Dazu trugen auch die Erdölexportierenden Staaten (Opec) bei, die sich weigerten, ihre Fördermengen zu erhöhen, um die Preise zu dämpfen. Dies führte in Deutschland zu der paradoxen Situation, dass die aus Russland importierte Warenmenge 2022 um 41,5 Prozent zurückging, wertmäßig aber um 6,5 Prozent auf 35,3 Milliarden Euro stieg, wie das Statistische Bundesamt am Freitag meldete. Von rasant steigenden Preisen profitierte Russland ebenfalls bei einigen Industrierohstoffen, bei Weizen und anderen Agrarprodukten, mit denen das Land auf dem Weltmarkt eine führende Rolle spielt.

Nach Angaben des Informationsdienstes Energy Intelligence, die auf Daten des russischen Energieministeriums beruhen, sind die Rohölexporte Russlands im Januar deutlich gestiegen.
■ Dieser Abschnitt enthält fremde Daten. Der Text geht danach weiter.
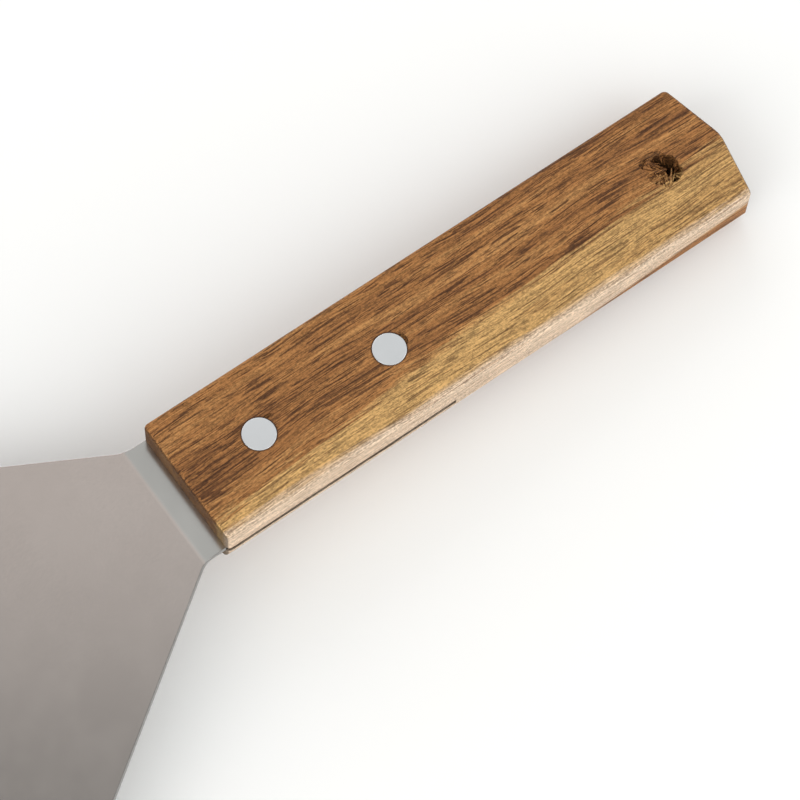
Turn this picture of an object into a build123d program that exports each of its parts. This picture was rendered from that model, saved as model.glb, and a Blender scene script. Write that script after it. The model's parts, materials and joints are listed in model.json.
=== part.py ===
from build123d import *

import os
from math import atan2, cos, degrees, hypot, isclose, radians, sin, tan

# Grill spatula: one stainless sheet (blade, neck and tang) held in the saw slot of a
# wooden handle by two cutler's rivets, each a hollow socket with a pin pressed into it.
# Millimetres and degrees. The spatula lies on the XY plane as it does on a table, on the
# blade's front edge and the point of the butt, with the bend standing up between them.
# The handle runs towards +X, and the origin is below the middle of the overall length.

os.makedirs("parts", exist_ok=True)

# --- Steel sheet ---
sheet_thickness = 1.2
blade_length = 105.0  # front edge to bend
blade_width = 110.0
flare_angle = 32.7  # each flared side, from the centre line
front_corner_radius = 5.0
shoulder_radius = 14.0
neck_corner_radius = 5.0
bevel_length = 4.0  # ground bevel on top of the front edge
bevel_edge_thickness = 0.5
neck_length = 4.4  # bend to handle
bend_angle = 15.0
bend_inner_radius = 3.0

# --- Wooden handle ---
handle_length = 120.0
handle_width = 26.4
handle_thickness = 12.0
butt_point_height = 2.9  # how far the butt's centre stands past its corners
butt_point_radius = 6.0
butt_corner_radius = 1.2
front_corner_round = 1.0
top_edge_radius = 0.8
hang_hole_diameter = 6.5
hang_hole_from_end = 13.2

# --- Rivets ---
rivet_head_diameter = 6.35
rivet_head_thickness = 1.5
rivet_socket_diameter = 4.6
rivet_pin_diameter = 3.0
front_rivet_distance = 16.0  # handle front to first rivet
rivet_spacing = 28.5

# --- Clearances ---
tang_inset = 0.6  # tang edge behind the handle's side face
slot_clearance = 0.05  # above and below the tang
slot_past_rivet = 5.5
tang_end_clearance = 0.5
head_clearance = 0.06  # round each rivet head
bore_clearance = 0.1  # round each socket, in wood and steel
pin_clearance = 0.02  # round each pin in its socket
pin_end_clearance = 0.4

# --- Derived sizes and places ---
neck_width = handle_width - 2 * tang_inset
slot_height = sheet_thickness + 2 * slot_clearance
underside_radius = (handle_thickness - slot_height) / 2
rivet_distances = (front_rivet_distance, front_rivet_distance + rivet_spacing)
slot_length = rivet_distances[-1] + slot_past_rivet
tang_length = slot_length - tang_end_clearance
hang_hole_distance = handle_length - hang_hole_from_end

bend_x = blade_length / 2
shoulder_x = bend_x - (blade_width - neck_width) / 2 / tan(radians(flare_angle))
rise = radians(bend_angle)
bend_offset = sheet_thickness / 2 * tan(rise / 2)

# The handle slopes down from the blade's plane, so the blade lifts off the table by the
# angle that brings the butt's lower edge down onto it.
butt_x = bend_x + (neck_length + handle_length) * cos(rise) - handle_thickness / 2 * sin(rise)
butt_drop = (neck_length + handle_length) * sin(rise) + handle_thickness / 2 * cos(rise)
rest_angle = degrees(atan2(butt_drop - sheet_thickness / 2, butt_x + blade_length / 2))


def planes_at(x):
    """Planes of the blade's underside and of the handle's middle."""
    blade_height = blade_length / 2 * sin(radians(rest_angle))
    under = Location((x, 0, blade_height), (0, -rest_angle, 0))
    bend = under * Location((bend_x, 0, sheet_thickness / 2), (0, bend_angle, 0))
    return Plane(under), Plane(bend * Location((neck_length, 0, 0)))


def front_and_butt(under, middle):
    """The lowest and highest x of the whole spatula."""
    front = under.from_local_coords((-blade_length / 2, 0, bevel_edge_thickness))
    round_x = handle_length - top_edge_radius
    round_centre = (round_x, 0, handle_thickness / 2 - top_edge_radius)
    return front.X, middle.from_local_coords(round_centre).X + top_edge_radius


blade_plane, handle_plane = planes_at(0)
middle_x = sum(front_and_butt(blade_plane, handle_plane)) / 2
blade_plane, handle_plane = planes_at(-middle_x)
side_plane = Plane(blade_plane.origin, x_dir=blade_plane.x_dir, z_dir=-blade_plane.y_dir)
section_plane = Plane(handle_plane.origin, x_dir=handle_plane.y_dir, z_dir=handle_plane.x_dir)
handle_top = handle_plane.offset(handle_thickness / 2)
handle_bottom = handle_plane.offset(-handle_thickness / 2)
handle_up = Axis((0, 0, 0), handle_plane.z_dir)

FROM_TOP = (Align.CENTER, Align.CENTER, Align.MAX)
FROM_BOTTOM = (Align.CENTER, Align.CENTER, Align.MIN)


def corners_at(sketch, x):
    """The sketch's vertices that lie at this x."""
    return [v for v in sketch.vertices() if isclose(v.X, x, abs_tol=1e-4)]


def on_plane(plane, distances):
    """Places along the handle's centre line, on a plane parallel to its top."""
    return [plane * Location((distance, 0, 0)) for distance in distances]


# --- Blade, neck and tang: a bent sheet cut to the outline seen from above ---
tang_end_x = bend_x + (neck_length + tang_length) * cos(rise)
tang_end_z = sheet_thickness / 2 - (neck_length + tang_length) * sin(rise)
half_sheet_x = sheet_thickness / 2 * sin(rise)
half_sheet_z = sheet_thickness / 2 * cos(rise)

with BuildPart() as blade:
    with BuildSketch(side_plane) as side_profile:
        with BuildLine():
            Polyline(
                (-blade_length / 2, 0),
                (bend_x - bend_offset, 0),
                (tang_end_x - half_sheet_x, tang_end_z - half_sheet_z),
                (tang_end_x + half_sheet_x, tang_end_z + half_sheet_z),
                (bend_x + bend_offset, sheet_thickness),
                (-blade_length / 2 + bevel_length, sheet_thickness),
                (-blade_length / 2, bevel_edge_thickness),
                close=True,
            )
        make_face()
        fillet(corners_at(side_profile, bend_x - bend_offset), bend_inner_radius)
        fillet(
            corners_at(side_profile, bend_x + bend_offset), bend_inner_radius + sheet_thickness
        )
    extrude(amount=blade_width, both=True)
    with BuildSketch(blade_plane) as outline:
        outline_end_x = tang_end_x + half_sheet_x + sheet_thickness
        with BuildLine():
            Polyline(
                (-blade_length / 2, -blade_width / 2),
                (shoulder_x, -blade_width / 2),
                (bend_x, -neck_width / 2),
                (outline_end_x, -neck_width / 2),
                (outline_end_x, neck_width / 2),
                (bend_x, neck_width / 2),
                (shoulder_x, blade_width / 2),
                (-blade_length / 2, blade_width / 2),
                close=True,
            )
        make_face()
        fillet(corners_at(outline, bend_x), neck_corner_radius)
        fillet(corners_at(outline, shoulder_x), shoulder_radius)
        fillet(corners_at(outline, -blade_length / 2), front_corner_radius)
    extrude(amount=blade_length, both=True, mode=Mode.INTERSECT)
    with Locations(*on_plane(handle_plane, rivet_distances)):
        Cylinder(
            rivet_socket_diameter / 2 + bore_clearance, 2 * sheet_thickness, mode=Mode.SUBTRACT
        )

blade.part.label = "blade"
export_step(blade.part, "parts/blade.step")

# --- Handle: flat top, upright sides down to the slot, round underside, pointed butt ---
with BuildPart() as handle:
    with BuildSketch(section_plane) as section:
        Rectangle(handle_width, handle_thickness)
        fillet(section.vertices().group_by(Axis.Y)[0], underside_radius)
    extrude(amount=handle_length)
    with BuildSketch(handle_plane) as plan:
        butt_slope = hypot(handle_width / 2, butt_point_height) / (handle_width / 2)
        butt_point_x = handle_length + butt_point_radius * (butt_slope - 1)
        butt_corner_x = butt_point_x - butt_point_height
        with BuildLine():
            Polyline(
                (0, -handle_width / 2),
                (butt_corner_x, -handle_width / 2),
                (butt_point_x, 0),
                (butt_corner_x, handle_width / 2),
                (0, handle_width / 2),
                close=True,
            )
        make_face()
        fillet(corners_at(plan, butt_point_x), butt_point_radius)
        fillet(corners_at(plan, butt_corner_x), butt_corner_radius)
        fillet(corners_at(plan, 0), front_corner_round)
    extrude(amount=handle_thickness, both=True, mode=Mode.INTERSECT)
    fillet(handle.faces().sort_by(handle_up)[-1].edges(), top_edge_radius)
    with Locations(handle_plane):
        Box(
            slot_length,
            2 * handle_width,
            slot_height,
            align=(Align.MIN, Align.CENTER, Align.CENTER),
            mode=Mode.SUBTRACT,
        )
    with Locations(*on_plane(handle_plane, rivet_distances)):
        Cylinder(
            rivet_socket_diameter / 2 + bore_clearance, handle_thickness, mode=Mode.SUBTRACT
        )
    head_pocket_radius = rivet_head_diameter / 2 + head_clearance
    with Locations(*on_plane(handle_top, rivet_distances)):
        Cylinder(
            head_pocket_radius, rivet_head_thickness, align=FROM_TOP, mode=Mode.SUBTRACT
        )
    with Locations(*on_plane(handle_bottom, rivet_distances)):
        Cylinder(
            head_pocket_radius, rivet_head_thickness, align=FROM_BOTTOM, mode=Mode.SUBTRACT
        )
    with Locations(*on_plane(handle_plane, [hang_hole_distance])):
        Cylinder(hang_hole_diameter / 2, handle_thickness, mode=Mode.SUBTRACT)

handle.part.label = "handle"
export_step(handle.part, "parts/handle.step")

# --- Rivets: the socket comes up from the underside, the pin goes down into it ---
socket_length = handle_thickness - 2 * rivet_head_thickness
pin_length = socket_length - pin_end_clearance

for name, distance in zip(("front_rivet", "rear_rivet"), rivet_distances):
    with BuildPart() as socket:
        with Locations(*on_plane(handle_bottom, [distance])):
            Cylinder(rivet_head_diameter / 2, rivet_head_thickness, align=FROM_BOTTOM)
        with Locations(*on_plane(handle_bottom.offset(rivet_head_thickness), [distance])):
            Cylinder(rivet_socket_diameter / 2, socket_length, align=FROM_BOTTOM)
            Cylinder(
                rivet_pin_diameter / 2 + pin_clearance,
                socket_length,
                align=FROM_BOTTOM,
                mode=Mode.SUBTRACT,
            )
    socket.part.label = f"{name}_socket"
    export_step(socket.part, f"parts/{name}_socket.step")

    with BuildPart() as pin:
        with Locations(*on_plane(handle_top, [distance])):
            Cylinder(rivet_head_diameter / 2, rivet_head_thickness, align=FROM_TOP)
        with Locations(*on_plane(handle_top.offset(-rivet_head_thickness), [distance])):
            Cylinder(rivet_pin_diameter / 2, pin_length, align=FROM_TOP)
    pin.part.label = f"{name}_pin"
    export_step(pin.part, f"parts/{name}_pin.step")
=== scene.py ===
import json
from math import atan2, cos, hypot, pi, radians, sin, tan
from random import Random

import bpy
from bpy.props import FloatProperty, FloatVectorProperty, PointerProperty
from bpy.types import Operator, Panel, PropertyGroup
from mathutils import Matrix, Vector


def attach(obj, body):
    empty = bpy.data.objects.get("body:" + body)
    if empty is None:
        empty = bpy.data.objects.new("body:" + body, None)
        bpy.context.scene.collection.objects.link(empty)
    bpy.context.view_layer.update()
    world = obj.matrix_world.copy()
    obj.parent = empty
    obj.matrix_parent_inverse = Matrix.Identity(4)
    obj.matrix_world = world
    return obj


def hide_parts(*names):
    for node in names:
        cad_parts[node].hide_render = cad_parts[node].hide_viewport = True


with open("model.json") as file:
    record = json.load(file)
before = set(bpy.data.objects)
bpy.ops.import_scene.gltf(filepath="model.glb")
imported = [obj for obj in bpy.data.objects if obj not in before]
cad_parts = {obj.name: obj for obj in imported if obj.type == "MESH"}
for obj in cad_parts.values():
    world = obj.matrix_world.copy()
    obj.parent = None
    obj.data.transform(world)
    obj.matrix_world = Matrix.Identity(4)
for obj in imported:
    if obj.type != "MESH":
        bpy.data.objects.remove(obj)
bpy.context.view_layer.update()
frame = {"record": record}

bl_info = {
    "name": "Grill Spatula",
    "version": (1, 0, 0),
    "blender": (4, 5, 0),
    "location": "3D View > Sidebar > Spatula",
    "description": "Builds a grill spatula with a riveted wooden handle on its CAD frame",
    "category": "Add Mesh",
}

MM = 0.001
OVERSHOOT = 5 * MM  # how far a cutter reaches past what it cuts
NEAR = 0.01 * MM  # two coordinates closer than this are the same
TOUCHING = 1e-7  # metres within which a point lies on a cutting plane
HEAD_FACETS = 96  # sides of the rivets' heads and of their pockets
X, Y, Z = range(3)  # places in a vector
ACROSS = Vector((0, 1, 0))


# --------------------------------------------------------------------------------------
# Sizes and colours that a user may change
# --------------------------------------------------------------------------------------


def size(name, millimetres, description):
    """A length property with its default given in millimetres."""
    return FloatProperty(
        name=name,
        description=description,
        default=millimetres * MM,
        min=0.0,
        precision=5,
        subtype="DISTANCE",
        unit="LENGTH",
    )


def angle(name, degrees, description):
    """An angle property with its default given in degrees."""
    return FloatProperty(
        name=name,
        description=description,
        default=radians(degrees),
        subtype="ANGLE",
        unit="ROTATION",
    )


def colour(name, value, description):
    """A linear colour property."""
    return FloatVectorProperty(
        name=name, description=description, default=value, size=3, min=0.0, max=1.0, subtype="COLOR"
    )


class SpatulaSteelSizes(PropertyGroup):
    """Sizes of the blade, neck and tang"""

    thickness: size("Sheet thickness", 1.2, "Thickness of the steel sheet")
    length: size("Blade length", 105, "From the front edge to the bend")
    width: size("Blade width", 110, "Width of the front edge")
    flare: angle("Flare", 32.7, "Angle of each flared side from the centre line")
    front_radius: size("Front corners", 5, "Radius of the two front corners")
    shoulder_radius: size("Shoulders", 14, "Radius where the sides start to taper")
    neck_radius: size("Neck corners", 5, "Radius where the taper meets the neck")
    bevel_length: size("Bevel length", 4, "Length of the ground bevel on the front edge")
    bevel_edge: size("Bevel edge", 0.5, "Thickness left at the front edge")
    neck_width: size("Neck width", 25.2, "Width of the neck and the tang")
    neck_length: size("Neck length", 4.4, "From the bend to the handle")
    tang_length: size("Tang length", 49.5, "Length of the tang inside the handle")
    bend: angle("Bend", 15, "How far the neck is bent down from the blade")
    bend_radius: size("Bend radius", 3.6, "Radius of the bend at the middle of the sheet")
    burr_round: size("Edge round", 0.12, "Rounding left on the cut edges by tumbling")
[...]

Die Pipeline-Mengen, die in der Vergangenheit vor allem nach Deutschland und Polen flossen, werden zumindest teilweise umgeleitet und per Schiff exportiert. Wichtigster Abnehmer nach China und Indien ist die Türkei. Das Nato-Land beteiligt sich nicht an Embargo und Preisdeckel. So ist die türkische Warenausfuhr nach Russland in den zurückliegenden Monaten sprunghaft angestiegen. Plötzlich ist Russland – nach Deutschland – die Nummer zwei in der Exportrangliste.

Anders als der IWF erwartet das Wiener Institut für Internationale Wirtschaftsvergleiche (WIIW) nicht, dass Russlands Wirtschaft 2023 wächst. Österreich gilt als Drehscheibe zwischen West und Ost, und die Wiener Forscher konzentrieren sich auf osteuropäische Ökonomien. »Die am 5. Dezember in Kraft gesetzten Sanktionen sind die effizientesten, die bisher verhängt wurden«, sagt WIIW-Russland-Experte Wasilij Astrow. Diese würden zeitverzögert wirken und russisches Öl müsse mit einem enormen Preisabschlag verkauft werden. Längerfristig könnte auch nach Meinung des IWF das westliche Exportverbot für Hochtechnologie Wirkung zeigen und das Wachstum bremsen. Wie groß die Ungewissheit selbst in Russland letztlich ist, zeigt eine Umfrage der Zentralbank in Moskau unter Banken. Die Prognosen für das Wirtschaftswachstum liegen zwischen minus 6,5 Prozent und plus 0,4 Prozent. Die IWF-Voraussage liegt also am oberen Rand der Erwartungen.